Nutritional supplement company Bountiful Co. has agreed to pay a $600,000 fine proposed by the Federal Trade Commission (FTC) following allegations that it made its products on Amazon appear to have more reviews and higher ratings than they actually did. According to the FTC, the case marks its first enforcement action against the practice of "review hijacking," in which marketers make reviews for one product appear to apply to another.
The FTC said Bountiful, which owns brands like Nature’s Bounty vitamins, used Amazon's "variation" tool to merge listings for its Stress Comfort supplements and other products that already had ratings and reviews with those of different products. Bountiful was also accused of taking advantage of Amazon badges such as "#1 Best Seller" or "Amazon’s Choice" for its own products.
In 2021, Bountiful was acquired by Nestle SA’s health science unit. Upon settling with the FTC, Bountiful said it had avoided "a lengthy and costly legal challenge." Samuel Levine, director of the FTC’s Bureau of Consumer Protection, said “Boosting your products by hijacking another product’s ratings or reviews is a relatively new tactic, but is still plain old false advertising.”

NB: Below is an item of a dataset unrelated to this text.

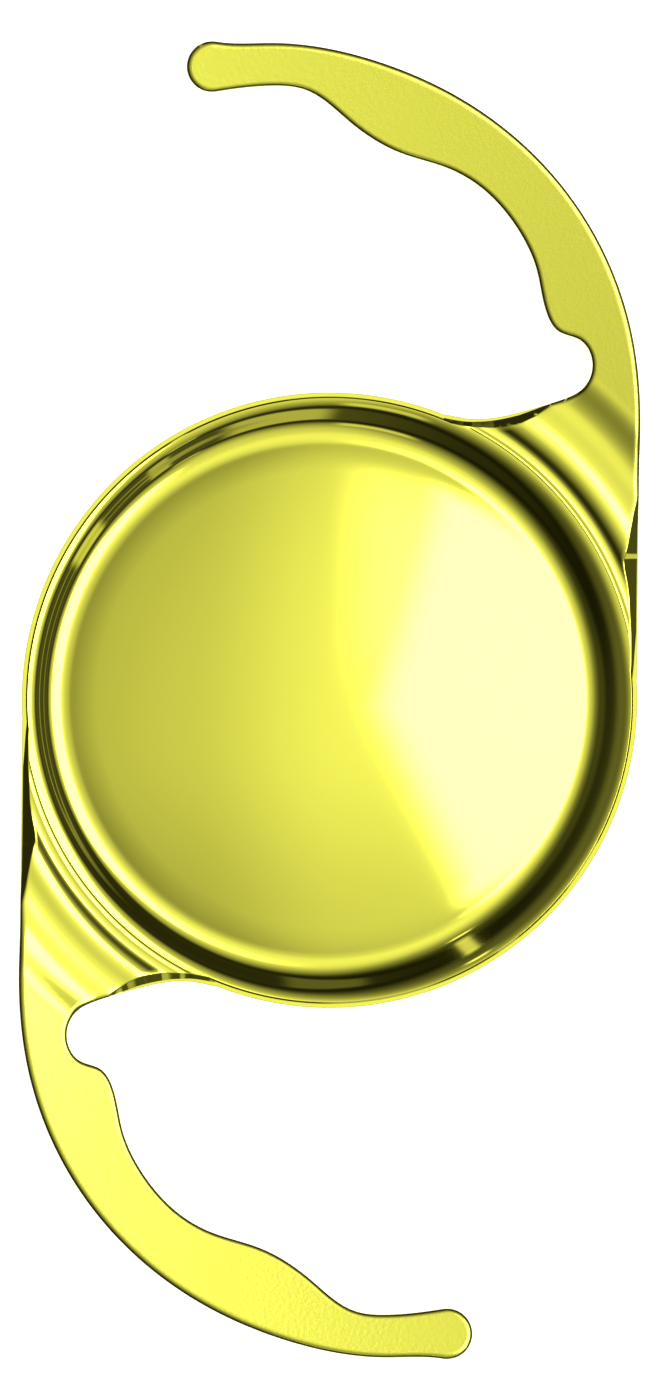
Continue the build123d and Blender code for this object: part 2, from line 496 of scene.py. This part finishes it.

The FTC's proposed order also prohibits Bountiful from creating "variation relationships" that distort what consumers think about its products or services. After a period of public comment, the FTC will decide whether to make the agreement final. A spokesperson for Amazon said it would continue to assist enforcement agencies in "holding bad actors accountable."
Robert Freund, an attorney focused on advertising and e-commerce issues, said the FTC has taken a closer look at customer reviews as they have grown in importance for consumers. He noted that Amazon has done much to combat fake reviews, but the problem persists. In conclusion, the case serves as an example of the importance of authenticity and transparency in the marketplace.